[Exercise requirements]
Verbatim output of all the material below is required.

[Data block]
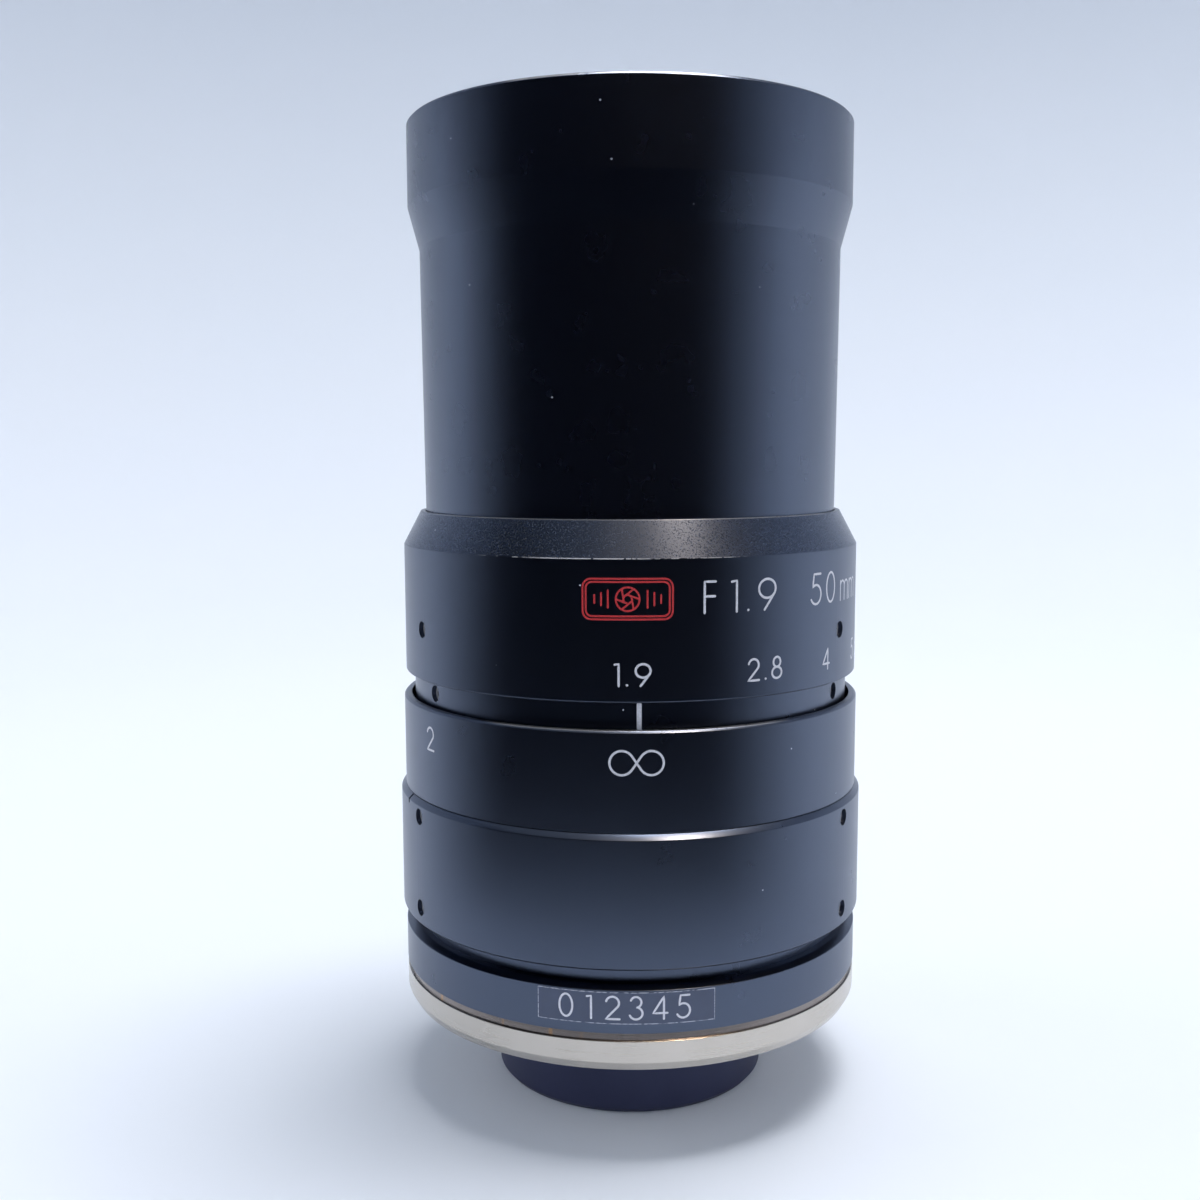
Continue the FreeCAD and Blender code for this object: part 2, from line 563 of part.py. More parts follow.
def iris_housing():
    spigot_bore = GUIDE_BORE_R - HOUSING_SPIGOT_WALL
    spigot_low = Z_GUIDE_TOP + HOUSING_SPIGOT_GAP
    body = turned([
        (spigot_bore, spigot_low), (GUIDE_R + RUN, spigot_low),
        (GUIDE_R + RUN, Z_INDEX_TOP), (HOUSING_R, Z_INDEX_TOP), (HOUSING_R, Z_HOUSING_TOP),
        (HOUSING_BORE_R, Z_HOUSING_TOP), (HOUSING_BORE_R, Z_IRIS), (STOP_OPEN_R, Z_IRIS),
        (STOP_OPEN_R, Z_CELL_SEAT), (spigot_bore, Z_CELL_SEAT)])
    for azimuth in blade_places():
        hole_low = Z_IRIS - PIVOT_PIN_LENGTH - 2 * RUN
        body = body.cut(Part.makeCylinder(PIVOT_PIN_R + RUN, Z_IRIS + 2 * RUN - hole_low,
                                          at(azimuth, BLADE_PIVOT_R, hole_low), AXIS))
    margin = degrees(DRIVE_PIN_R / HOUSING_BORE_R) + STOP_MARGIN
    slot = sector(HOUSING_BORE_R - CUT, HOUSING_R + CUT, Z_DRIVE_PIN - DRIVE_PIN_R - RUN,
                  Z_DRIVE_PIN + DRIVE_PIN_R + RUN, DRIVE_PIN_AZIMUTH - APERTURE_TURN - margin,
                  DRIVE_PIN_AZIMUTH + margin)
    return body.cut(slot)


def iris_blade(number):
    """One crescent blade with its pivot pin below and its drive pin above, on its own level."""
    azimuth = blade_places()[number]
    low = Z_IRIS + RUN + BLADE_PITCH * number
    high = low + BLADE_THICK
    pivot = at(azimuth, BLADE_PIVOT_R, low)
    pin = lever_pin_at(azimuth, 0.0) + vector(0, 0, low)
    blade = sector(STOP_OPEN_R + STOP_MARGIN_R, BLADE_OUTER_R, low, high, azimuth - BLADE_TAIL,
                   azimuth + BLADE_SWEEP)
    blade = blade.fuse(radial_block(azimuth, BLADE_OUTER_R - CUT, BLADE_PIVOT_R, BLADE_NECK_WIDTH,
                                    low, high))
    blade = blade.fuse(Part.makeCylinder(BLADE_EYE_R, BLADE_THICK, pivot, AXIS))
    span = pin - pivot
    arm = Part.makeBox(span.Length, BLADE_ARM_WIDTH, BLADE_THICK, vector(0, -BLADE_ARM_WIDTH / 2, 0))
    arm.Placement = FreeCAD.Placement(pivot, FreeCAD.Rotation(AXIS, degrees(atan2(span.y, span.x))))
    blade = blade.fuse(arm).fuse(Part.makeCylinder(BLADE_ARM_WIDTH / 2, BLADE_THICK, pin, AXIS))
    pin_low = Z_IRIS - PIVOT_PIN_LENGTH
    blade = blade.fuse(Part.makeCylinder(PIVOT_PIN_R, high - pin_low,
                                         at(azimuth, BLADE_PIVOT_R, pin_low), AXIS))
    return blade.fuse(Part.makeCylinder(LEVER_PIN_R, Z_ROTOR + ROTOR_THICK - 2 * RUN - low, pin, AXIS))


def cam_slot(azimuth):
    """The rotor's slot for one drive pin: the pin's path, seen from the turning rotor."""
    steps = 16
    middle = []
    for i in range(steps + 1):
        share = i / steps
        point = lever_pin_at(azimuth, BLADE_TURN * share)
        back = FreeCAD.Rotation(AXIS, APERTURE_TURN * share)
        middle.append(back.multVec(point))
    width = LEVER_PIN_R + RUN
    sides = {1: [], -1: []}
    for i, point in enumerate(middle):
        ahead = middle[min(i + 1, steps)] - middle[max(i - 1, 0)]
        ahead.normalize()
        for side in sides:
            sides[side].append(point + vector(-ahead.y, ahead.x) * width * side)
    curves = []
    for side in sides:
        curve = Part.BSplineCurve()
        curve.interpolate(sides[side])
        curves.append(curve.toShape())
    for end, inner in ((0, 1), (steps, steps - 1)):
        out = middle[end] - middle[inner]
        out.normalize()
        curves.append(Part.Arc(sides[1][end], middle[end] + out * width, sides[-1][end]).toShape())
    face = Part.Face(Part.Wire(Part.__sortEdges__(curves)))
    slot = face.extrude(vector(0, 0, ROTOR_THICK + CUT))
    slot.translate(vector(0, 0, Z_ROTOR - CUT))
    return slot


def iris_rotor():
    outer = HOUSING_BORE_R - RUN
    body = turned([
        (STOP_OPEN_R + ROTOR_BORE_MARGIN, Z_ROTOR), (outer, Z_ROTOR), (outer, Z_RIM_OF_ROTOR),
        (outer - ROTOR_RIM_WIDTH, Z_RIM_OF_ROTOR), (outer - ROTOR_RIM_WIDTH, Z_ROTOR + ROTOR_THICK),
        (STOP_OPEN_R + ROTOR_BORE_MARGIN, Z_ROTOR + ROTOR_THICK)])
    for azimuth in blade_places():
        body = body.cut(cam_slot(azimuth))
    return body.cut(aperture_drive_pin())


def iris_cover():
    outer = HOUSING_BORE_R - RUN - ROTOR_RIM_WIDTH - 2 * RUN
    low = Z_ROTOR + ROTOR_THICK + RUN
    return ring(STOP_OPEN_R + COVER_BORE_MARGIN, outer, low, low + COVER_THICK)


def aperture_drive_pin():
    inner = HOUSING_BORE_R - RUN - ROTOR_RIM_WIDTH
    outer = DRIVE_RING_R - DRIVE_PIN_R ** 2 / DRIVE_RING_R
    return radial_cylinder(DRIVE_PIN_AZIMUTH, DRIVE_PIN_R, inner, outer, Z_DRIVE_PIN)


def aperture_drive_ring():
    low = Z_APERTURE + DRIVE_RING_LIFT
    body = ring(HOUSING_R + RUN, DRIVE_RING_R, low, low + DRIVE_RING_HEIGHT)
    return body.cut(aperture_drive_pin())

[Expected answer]
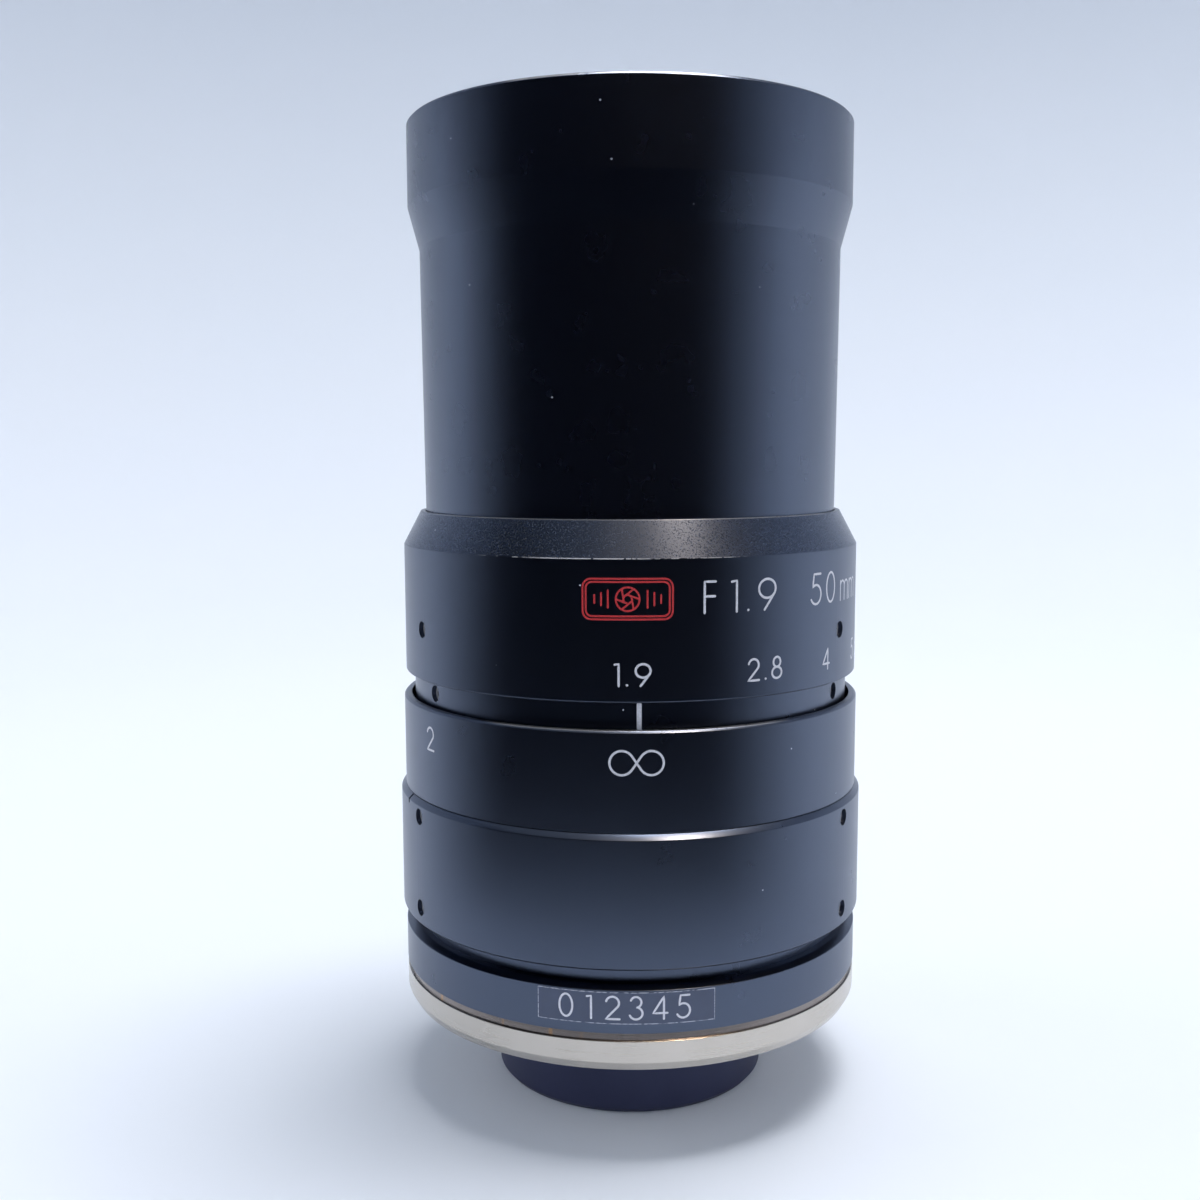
Continue the FreeCAD and Blender code for this object: part 2, from line 563 of part.py. More parts follow.
def iris_housing():
    spigot_bore = GUIDE_BORE_R - HOUSING_SPIGOT_WALL
    spigot_low = Z_GUIDE_TOP + HOUSING_SPIGOT_GAP
    body = turned([
        (spigot_bore, spigot_low), (GUIDE_R + RUN, spigot_low),
        (GUIDE_R + RUN, Z_INDEX_TOP), (HOUSING_R, Z_INDEX_TOP), (HOUSING_R, Z_HOUSING_TOP),
        (HOUSING_BORE_R, Z_HOUSING_TOP), (HOUSING_BORE_R, Z_IRIS), (STOP_OPEN_R, Z_IRIS),
        (STOP_OPEN_R, Z_CELL_SEAT), (spigot_bore, Z_CELL_SEAT)])
    for azimuth in blade_places():
        hole_low = Z_IRIS - PIVOT_PIN_LENGTH - 2 * RUN
        body = body.cut(Part.makeCylinder(PIVOT_PIN_R + RUN, Z_IRIS + 2 * RUN - hole_low,
                                          at(azimuth, BLADE_PIVOT_R, hole_low), AXIS))
    margin = degrees(DRIVE_PIN_R / HOUSING_BORE_R) + STOP_MARGIN
    slot = sector(HOUSING_BORE_R - CUT, HOUSING_R + CUT, Z_DRIVE_PIN - DRIVE_PIN_R - RUN,
                  Z_DRIVE_PIN + DRIVE_PIN_R + RUN, DRIVE_PIN_AZIMUTH - APERTURE_TURN - margin,
                  DRIVE_PIN_AZIMUTH + margin)
    return body.cut(slot)


def iris_blade(number):
    """One crescent blade with its pivot pin below and its drive pin above, on its own level."""
    azimuth = blade_places()[number]
    low = Z_IRIS + RUN + BLADE_PITCH * number
    high = low + BLADE_THICK
    pivot = at(azimuth, BLADE_PIVOT_R, low)
    pin = lever_pin_at(azimuth, 0.0) + vector(0, 0, low)
    blade = sector(STOP_OPEN_R + STOP_MARGIN_R, BLADE_OUTER_R, low, high, azimuth - BLADE_TAIL,
                   azimuth + BLADE_SWEEP)
    blade = blade.fuse(radial_block(azimuth, BLADE_OUTER_R - CUT, BLADE_PIVOT_R, BLADE_NECK_WIDTH,
                                    low, high))
    blade = blade.fuse(Part.makeCylinder(BLADE_EYE_R, BLADE_THICK, pivot, AXIS))
    span = pin - pivot
    arm = Part.makeBox(span.Length, BLADE_ARM_WIDTH, BLADE_THICK, vector(0, -BLADE_ARM_WIDTH / 2, 0))
    arm.Placement = FreeCAD.Placement(pivot, FreeCAD.Rotation(AXIS, degrees(atan2(span.y, span.x))))
    blade = blade.fuse(arm).fuse(Part.makeCylinder(BLADE_ARM_WIDTH / 2, BLADE_THICK, pin, AXIS))
    pin_low = Z_IRIS - PIVOT_PIN_LENGTH
    blade = blade.fuse(Part.makeCylinder(PIVOT_PIN_R, high - pin_low,
                                         at(azimuth, BLADE_PIVOT_R, pin_low), AXIS))
    return blade.fuse(Part.makeCylinder(LEVER_PIN_R, Z_ROTOR + ROTOR_THICK - 2 * RUN - low, pin, AXIS))


def cam_slot(azimuth):
    """The rotor's slot for one drive pin: the pin's path, seen from the turning rotor."""
    steps = 16
    middle = []
    for i in range(steps + 1):
        share = i / steps
        point = lever_pin_at(azimuth, BLADE_TURN * share)
        back = FreeCAD.Rotation(AXIS, APERTURE_TURN * share)
        middle.append(back.multVec(point))
    width = LEVER_PIN_R + RUN
    sides = {1: [], -1: []}
    for i, point in enumerate(middle):
        ahead = middle[min(i + 1, steps)] - middle[max(i - 1, 0)]
        ahead.normalize()
        for side in sides:
            sides[side].append(point + vector(-ahead.y, ahead.x) * width * side)
    curves = []
    for side in sides:
        curve = Part.BSplineCurve()
        curve.interpolate(sides[side])
        curves.append(curve.toShape())
    for end, inner in ((0, 1), (steps, steps - 1)):
        out = middle[end] - middle[inner]
        out.normalize()
        curves.append(Part.Arc(sides[1][end], middle[end] + out * width, sides[-1][end]).toShape())
    face = Part.Face(Part.Wire(Part.__sortEdges__(curves)))
    slot = face.extrude(vector(0, 0, ROTOR_THICK + CUT))
    slot.translate(vector(0, 0, Z_ROTOR - CUT))
    return slot


def iris_rotor():
    outer = HOUSING_BORE_R - RUN
    body = turned([
        (STOP_OPEN_R + ROTOR_BORE_MARGIN, Z_ROTOR), (outer, Z_ROTOR), (outer, Z_RIM_OF_ROTOR),
        (outer - ROTOR_RIM_WIDTH, Z_RIM_OF_ROTOR), (outer - ROTOR_RIM_WIDTH, Z_ROTOR + ROTOR_THICK),
        (STOP_OPEN_R + ROTOR_BORE_MARGIN, Z_ROTOR + ROTOR_THICK)])
    for azimuth in blade_places():
        body = body.cut(cam_slot(azimuth))
    return body.cut(aperture_drive_pin())


def iris_cover():
    outer = HOUSING_BORE_R - RUN - ROTOR_RIM_WIDTH - 2 * RUN
    low = Z_ROTOR + ROTOR_THICK + RUN
    return ring(STOP_OPEN_R + COVER_BORE_MARGIN, outer, low, low + COVER_THICK)


def aperture_drive_pin():
    inner = HOUSING_BORE_R - RUN - ROTOR_RIM_WIDTH
    outer = DRIVE_RING_R - DRIVE_PIN_R ** 2 / DRIVE_RING_R
    return radial_cylinder(DRIVE_PIN_AZIMUTH, DRIVE_PIN_R, inner, outer, Z_DRIVE_PIN)


def aperture_drive_ring():
    low = Z_APERTURE + DRIVE_RING_LIFT
    body = ring(HOUSING_R + RUN, DRIVE_RING_R, low, low + DRIVE_RING_HEIGHT)
    return body.cut(aperture_drive_pin())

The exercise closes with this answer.